One of the more important ideas in the New Testament is the term “righteousness.” Choosing to examine and explore the idea behind righteousness would likely imply that we identify it by using our preconceived notions. Instead, Paul provides the reader a tremendous clue regarding his particular view of righteousness. On the one hand it is “apart from the law” while on the other it is “witnessed by the law and the prophets.” Although this may appear difficult, it is really only difficult because we want, no, we demand or insist that our preconceived notion of righteousness should have dominant position in our mind rather than Paul’s.
Placing the righteousness of God squarely within the context of the Old Testament causes the Christian in the 21st-century to rethink some presumptions that he or she may hold. The phrase “the law and the prophets” is a distinct reference to Hebrew scripture and is witnessed in other parts of the New Testament, particularly in Luke 24:27 where Jesus opens the mind of two followers to what is written within. Although great disagreement remains around which concept Paul uses, I prefer to view his term “righteousness of God” within the context of hesed; the lovingkindness of God portrayed throughout the Old Testament, mainly based on Paul’s references to God and what God is doing. These references become even more obvious as we examine how Paul unpacks his thesis in this section of text.
We see also that this righteousness of God is through faith, for all who believe, and demonstrated by God in Jesus Christ. We also find that this same righteousness of God is “at the present time” and demonstrates that God is just in the one who justifies at the same time.
How might righteousness be understood apart from the Old Testament? The standard context for understanding righteousness within Christian history is in a legal sense. John Calvin, one of the early reformers, was trained as a lawyer. Martin Luther viewed the Scripture through the two lenses of law and faith.

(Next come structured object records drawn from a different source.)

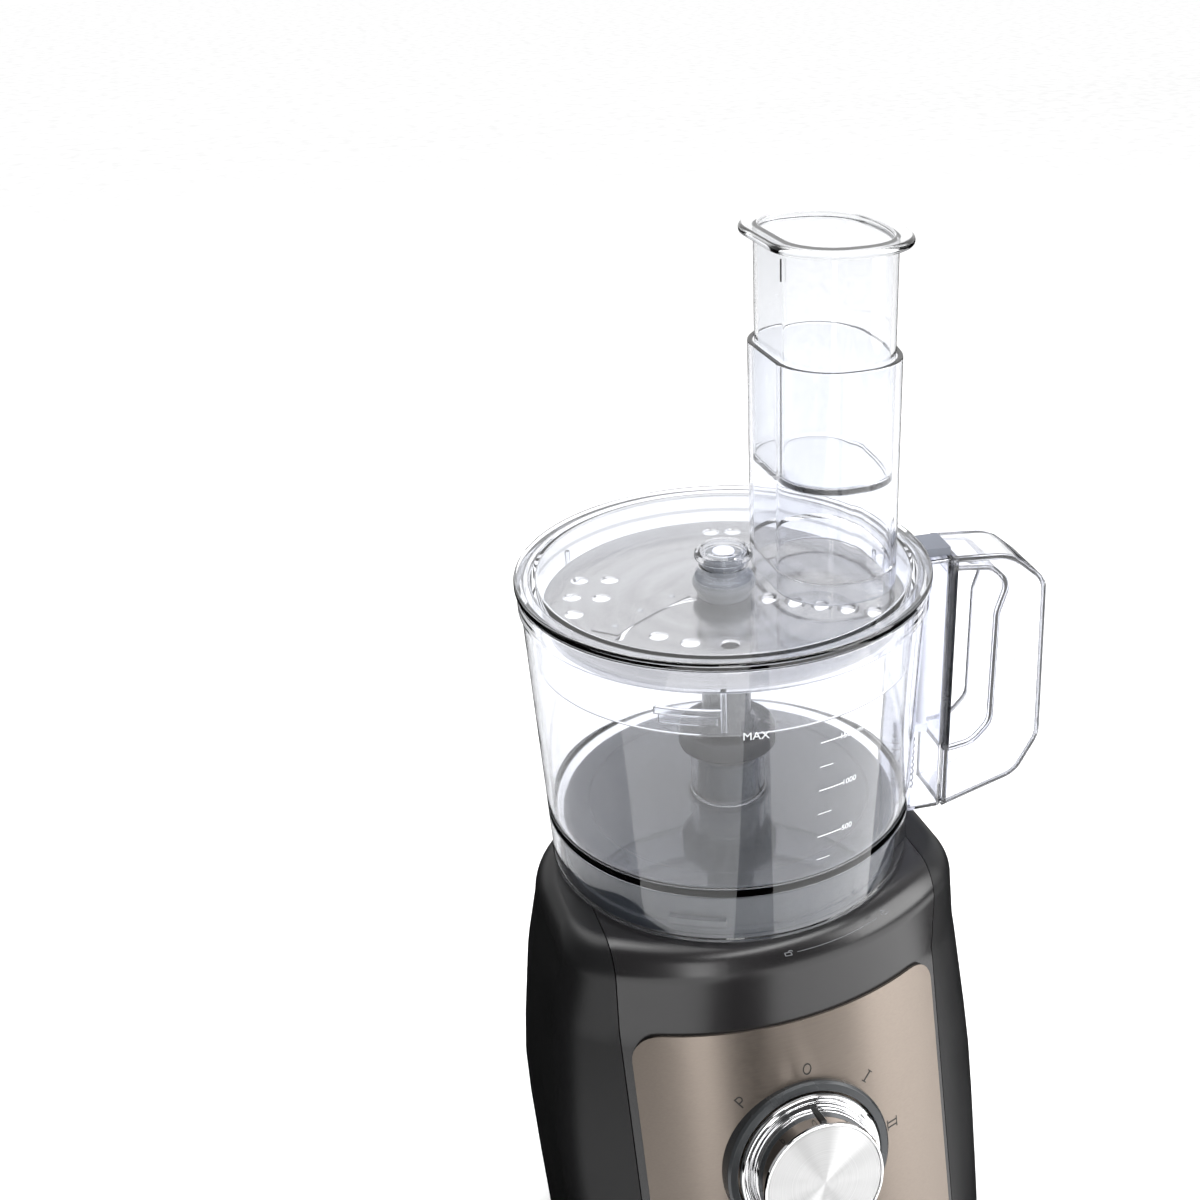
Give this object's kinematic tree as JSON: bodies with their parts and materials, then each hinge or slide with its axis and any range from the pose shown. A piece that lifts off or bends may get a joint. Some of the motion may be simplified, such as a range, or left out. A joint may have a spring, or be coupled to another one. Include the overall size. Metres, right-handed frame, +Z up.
{
  "type": "food processor",
  "caption": "Food processor with a clear lidded bowl, raised pusher in a wide feed tube, slicing and grating disc, steel front panel and rotary control knob.",
  "frame": {"origin": "on the drive axis, at the level of the surface that the rubber feet stand on", "axes": "+Z up along the drive axis, +X towards the bowl handle, -Y towards the control knob"},
  "size_m": [0.2837, 0.2457, 0.5605],
  "materials": {
    "graphite": "satin graphite moulding",
    "graphite_satin": "satin dark grey moulding",
    "black_side": "fine satin black",
    "brushed_steel": "horizontal brush",
    "black_under": "moulded black",
    "foot_rubber": "soft matte",
    "zinc_steel": "zinc plated",
    "bezel_grey": "satin dark grey",
    "brass_bush": "turned",
    "switch_black": "moulded",
    "lamination_steel": "stacked laminations",
    "copper_winding": "enamelled wire",
    "cast_alloy": "die cast",
    "bearing_steel": "ground",
    "capacitor_shell": "drawn can",
    "board_green": "laminate",
    "shaft_steel": "ground",
    "fan_white": "moulded",
    "stem_black": "satin black",
    "disc_steel": "fine satin",
    "blade_steel": "ground edge",
    "hub_grey": "satin grey",
    "button_white": "smooth",
    "knob_chrome": "mirror",
    "knob_brushed": "turned rings",
    "pointer_black": "printed",
    "clear_bowl": "clear, polished",
    "clear_handle": "clear, polished",
    "spring_wire": "drawn wire",
    "clear_lid": "clear, polished",
    "tab_grey": "smoke grey",
    "clear_pusher": "clear, polished",
    "rod_white": "moulded"
  },
  "bodies": {
    "base": {"housing_core": "graphite", "cord_plate": "graphite", "side_panel_left": "black_side", "side_panel_right": "black_side", "front_panel": "brushed_steel", "base_plate": "black_under", "rubber_feet": "foot_rubber", "foot_screws": "zinc_steel", "bowl_turret": "graphite_satin", "turret_nose": "graphite_satin", "knob_bezel": "bezel_grey", "knob_bush": "brass_bush", "rotary_switch": "switch_black", "stator_core": "lamination_steel", "stator_windings": "copper_winding", "motor_cap_lower": "cast_alloy", "motor_cap_upper": "cast_alloy", "motor_bolts": "zinc_steel", "motor_mounts": "foot_rubber", "bearing_lower": "bearing_steel", "bearing_upper": "bearing_steel", "shaft_bush": "brass_bush", "shaft_seal": "foot_rubber", "run_capacitor": "capacitor_shell", "control_board": "board_green", "cord_gland": "black_under", "interlock_switch": "switch_black"},
    "spindle": {"motor_shaft": "shaft_steel", "rotor_core": "lamination_steel", "cooling_fan": "fan_white", "drive_coupling": "shaft_steel", "disc_stem": "stem_black", "slicing_disc": "disc_steel", "slicing_blade": "blade_steel", "blade_rivets": "blade_steel", "grating_teeth": "blade_steel", "disc_hub": "hub_grey", "hub_button": "button_white"},
    "knob": {"knob_skirt": "knob_chrome", "knob_face": "knob_brushed", "knob_pointer": "pointer_black", "knob_shaft": "shaft_steel"},
    "bowl": {"bowl": "clear_bowl", "bowl_floor": "clear_bowl", "bowl_chimney": "clear_bowl", "bowl_handle": "clear_handle", "handle_pillar": "clear_handle", "rod_spring": "spring_wire"},
    "lid": {"lid": "clear_lid", "lid_boss": "clear_lid", "feed_tube": "clear_lid", "lid_tab": "tab_grey"},
    "pusher": {"pusher": "clear_pusher"},
    "interlock": {"interlock_rod": "rod_white"},
    "plunger": {"switch_plunger": "rod_white"}
  },
  "joints": [
    {"name": "spindle_spin", "type": "hinge", "parent": "base", "child": "spindle", "pos_m": [0, 0, 0.2], "axis": [0, 0, 1], "continuous": true},
    {"name": "knob_turn", "type": "hinge", "parent": "base", "child": "knob", "pos_m": [-0.0035, -0.115, 0.129], "axis": [0, -0.9681, 0.2504], "range_deg": [-90, 38]},
    {"name": "bowl_twist", "type": "hinge", "parent": "base", "child": "bowl", "pos_m": [0, 0, 0.249], "axis": [0, 0, 1], "range_deg": [-25, 0]},
    {"name": "lid_twist", "type": "hinge", "parent": "bowl", "child": "lid", "pos_m": [0, 0, 0.401], "axis": [0, 0, 1], "range_deg": [-25, 0]},
    {"name": "pusher_slide", "type": "slide", "parent": "lid", "child": "pusher", "axis": [0, 0, 1], "range_m": [-0.0496, 0.064]},
    {"name": "rod_slide", "type": "slide", "parent": "bowl", "child": "interlock", "axis": [0, 0, 1], "range_m": [0, 0.004], "deforming": ["rod_spring"]},
    {"name": "plunger_slide", "type": "slide", "parent": "base", "child": "plunger", "axis": [0, 0, 1], "range_m": [0, 0.004]}
  ],
  "couplings": [
    {"joint": "rod_slide", "follows": "lid_twist", "m_per_rad": -0.00915},
    {"joint": "plunger_slide", "follows": "lid_twist", "m_per_rad": -0.00915}
  ]
}
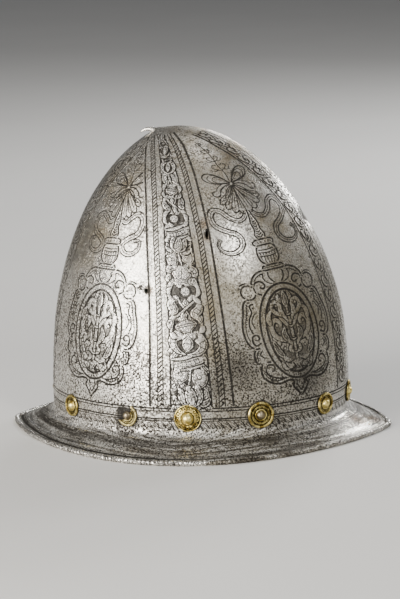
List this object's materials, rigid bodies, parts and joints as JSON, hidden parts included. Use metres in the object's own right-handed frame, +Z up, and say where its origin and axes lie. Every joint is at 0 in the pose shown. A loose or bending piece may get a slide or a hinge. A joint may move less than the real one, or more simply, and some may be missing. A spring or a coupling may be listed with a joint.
{
  "type": "cabasset helmet",
  "caption": "Open infantry helmet with a tall keeled almond skull, small hooked stalk and narrow pointed brim, etched bands, and brass rosettes holding a quilted lining.",
  "frame": {"origin": "on the ground under the middle of the brim, the centre of the whole part's box at its lowest face", "axes": "+X to the front, +Y to the wearer's left, +Z up"},
  "size_m": [0.3, 0.256, 0.2353],
  "materials": {
    "forged_steel": "forged, etched and polished, pitted with age",
    "gilt_brass": "stamped and gilt, rubbed",
    "brass": "domed and burnished",
    "iron": "dark, unpolished",
    "leather": "vegetable tanned, aged",
    "quilted_linen": "plain weave, undyed",
    "lace": "plaited linen cord"
  },
  "bodies": {
    "root": {"skull": "forged_steel", "lining_band": "leather", "lining": "quilted_linen", "lining_lace": "lace", "rivet_front": "brass", "rivet_rear": "brass", "rivet_right_1": "brass", "rivet_right_2": "brass", "rivet_right_3": "brass", "rivet_right_4": "brass", "rivet_right_5": "brass", "rivet_left_1": "brass", "rivet_left_2": "brass", "rivet_left_3": "brass", "rivet_left_4": "brass", "rivet_left_5": "brass", "rosette_front": "gilt_brass", "rosette_right_1": "gilt_brass", "rosette_right_2": "gilt_brass", "rosette_right_3": "gilt_brass", "rosette_right_4": "gilt_brass", "rosette_right_5": "gilt_brass", "rosette_left_1": "gilt_brass", "rosette_left_2": "gilt_brass", "rosette_left_3": "gilt_brass", "rosette_left_4": "gilt_brass", "rosette_left_5": "gilt_brass", "rove_front": "iron", "rove_rear": "iron", "rove_right_1": "iron", "rove_right_2": "iron", "rove_right_3": "iron", "rove_right_4": "iron", "rove_right_5": "iron", "rove_left_1": "iron", "rove_left_2": "iron", "rove_left_3": "iron", "rove_left_4": "iron", "rove_left_5": "iron"}
  },
  "joints": []
}
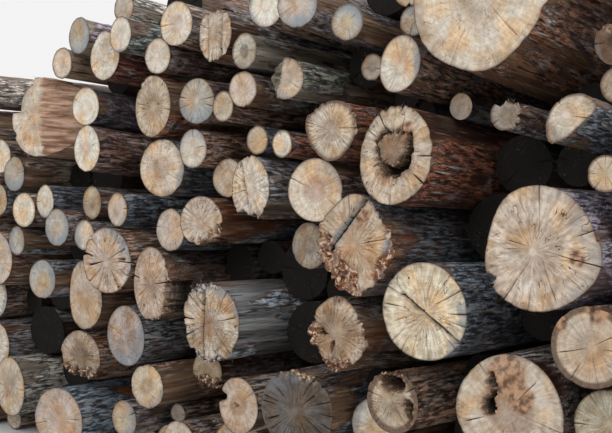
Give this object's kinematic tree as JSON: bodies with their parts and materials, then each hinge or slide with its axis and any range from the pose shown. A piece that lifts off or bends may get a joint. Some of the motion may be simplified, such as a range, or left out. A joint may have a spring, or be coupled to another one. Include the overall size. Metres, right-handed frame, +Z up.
{
  "type": "stack of logs",
  "caption": "Stack of round logs cut to one length, with sawn, split, torn and hollow ends at the front.",
  "frame": {"origin": "centre of the stack's footprint, on the ground", "axes": "+X across the row of log ends to the right as seen from the front, +Y along the logs away from the front ends, +Z up"},
  "size_m": [5.3974, 3.4756, 2.5218],
  "materials": {
    "log_wood": "rough"
  },
  "bodies": {
    "root": {"blue_grey_logs": "log_wood", "blue_rimmed_log": "log_wood", "broken_end_log": "log_wood", "brown_rimmed_log": "log_wood", "centre_hidden_logs": "log_wood", "dark_barked_logs": "log_wood", "deep_checked_log": "log_wood", "floor_inner_logs": "log_wood", "floor_left_logs": "log_wood", "floor_middle_logs": "log_wood", "floor_right_logs": "log_wood", "great_butt_log": "log_wood", "grey_weathered_log": "log_wood", "heartwood_logs": "log_wood", "hollow_heart_log": "log_wood", "hollow_rim_log": "log_wood", "left_edge_logs": "log_wood", "left_foot_logs": "log_wood", "left_slope_logs": "log_wood", "left_small_logs": "log_wood", "left_upper_logs": "log_wood", "little_logs": "log_wood", "notched_log": "log_wood", "ochre_logs": "log_wood", "pale_round_log": "log_wood", "pear_log": "log_wood", "pinkish_logs": "log_wood", "ragged_bottom_log": "log_wood", "ragged_plate_log": "log_wood", "recessed_logs": "log_wood", "right_edge_logs": "log_wood", "right_foot_logs": "log_wood", "right_slope_logs": "log_wood", "right_top_logs": "log_wood", "ring_rot_log": "log_wood", "ring_shake_log": "log_wood", "rot_flank_log": "log_wood", "rotten_pocket_log": "log_wood", "scalloped_log": "log_wood", "second_middle_logs": "log_wood", "shield_log": "log_wood", "slabbed_log": "log_wood", "splintered_log": "log_wood", "split_half_log": "log_wood", "stained_logs": "log_wood", "star_checked_log": "log_wood", "stepped_log": "log_wood", "strip_barked_log": "log_wood", "top_left_logs": "log_wood", "top_middle_logs": "log_wood", "torn_butt_log": "log_wood", "torn_side_log": "log_wood", "two_lobed_log": "log_wood", "under_hollow_logs": "log_wood", "upper_left_logs": "log_wood", "upper_middle_logs": "log_wood", "upper_right_logs": "log_wood", "waisted_log": "log_wood", "widest_butt_log": "log_wood"}
  },
  "joints": []
}
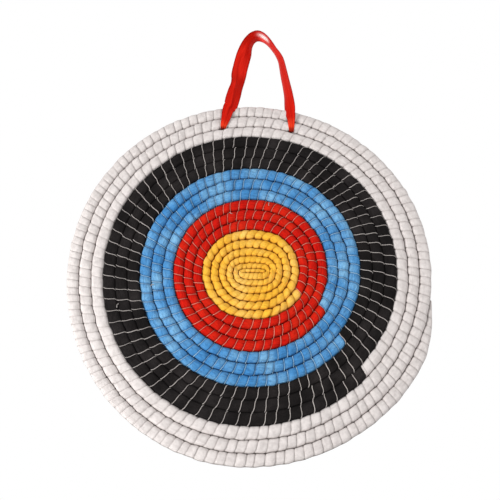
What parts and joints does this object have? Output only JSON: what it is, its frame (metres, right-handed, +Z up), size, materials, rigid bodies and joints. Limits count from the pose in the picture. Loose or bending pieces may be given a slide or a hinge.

The Western world is strongly influenced by Roman and Byzantine legal traditions. It is, thus, no real surprise that we are preconditioned to understand righteousness within the context of keeping the law. However, Paul has just devoted a considerable amount of time and space in order to clarify that legalism simply does not work! “In His presence there is no cause for justification by the works of law.” (3.20) If this is the case, how can Paul now argue that legalism is necessary?
”The steadfast love of God endures forever.” This phrase appears over thirty times in the Psalms alone. The foremost characteristic of God in the Old Testament is hesed, translated as either steadfast love or as lovingkindness. Given Paul’s propensity to situate his discussion and description of God’s righteousness within the context of the Old Testament, it appears the context for Paul’s use of this phrase is far less inside a courtroom and far more inside a covenant agreement. Paul is arguing that the righteousness of God is made visible within the covenant relationship with his people. The righteousness of God is God’s character revealed to his people. Thus, the righteousness of God has to do with God, and God alone, rather then some seal of approval humans can earn.
A second clue for the reader that Paul is returning to his main idea is his use of the word faith. The idea of faith occurs four times in this brief section: 3:22 (2x), 25, 26. Paul’s statement of his main idea in chapter 1 identifies “the righteous nature of God is revealed by faith to faith” and the quotation from Habakuk that “the righteous one will live by faith.” Although Paul has not yet defined faith for the reader, he will soon provide an example of the type of faith he is discussing.
Faith is critical to Paul’s discussion. Since he has argued that there is no righteousness through the works of the law, he must provide a means for righteousness. He is claiming that God’s righteousness has become visible through faith to those possessing faith (3:22). In other words, only the means of faith is useful for understanding God’s righteousness. At the end of this brief section God demonstrates his righteousness and justifies the person of faith, a direct correction of the problem identified by Paul’s statement in 3:20.
The reader of Paul’s letter to the Romans is provided two highly visible clues that this section returns to the main idea. Thus, this section is explaining further the “good news” that Paul has spent his past twelve years sharing around the Mediterranean. But what exactly is this “good news?”
Good news can be experienced either through action or person. A phrase such as “I won!”, or “We’re expecting a baby!” focuses on the action while “My son is coming home from deployment,” or “We have a granddaughter!” focuses on the person. Paul discusses his main idea by describing the person of God more than the action of God. There are only two strong verbs in this passage: “revealed” (3:21) and “displayed” (3.25). Meanwhile, Paul’s description of the person of God is more extensive.
In addition to God’s righteousness, we hear about God’s glory (3:23), God’s gift and grace (3:24), God’s forbearance (3:25) and God’s just nature (3:26). It should come as no surprise to an attentive reader that Paul focuses his message on God. At the very beginning of the letter Paul identifies himself as “an apostle, set apart for God’s Good News” (1:1). Furthermore, God promised this Good News (1:2) and it concerns his son (1:3). Later Paul refers to this Good News as “God’s power” (1:16).
More to the point, Paul’s good news message does not focus on humans, human frailty, human sin, or human condemnation—none of which sound “good” to my ears. Instead Paul’s message focuses on the character and nature of God, seen in action within the covenant relationship with God’s people. The negative nature of this passage is reinforced when one takes the dependent clause out of its sentence; thereby removing it from its context. Many have memorized Romans 3:23 for one reason or another, “for all sinned and lack the glory of God.” This clause simply clarifies the opening phrase of its sentence—There is no distinction regarding the “all who believe”.
More importantly is the closing phrase—All are being justified as a gift! Much more to the point is the good news of this particular message. Since “no one is justified by works of the law” (3:20), Paul quickly counters that negative message with this powerful statement, God’s righteousness is for ALL who are believing and ALL are being justified as a gift. No longer is the status quo the law and its inability to grant justification. The relationship is governed by a new paradigm, experiencing God’s righteousness ias a gift from God alone!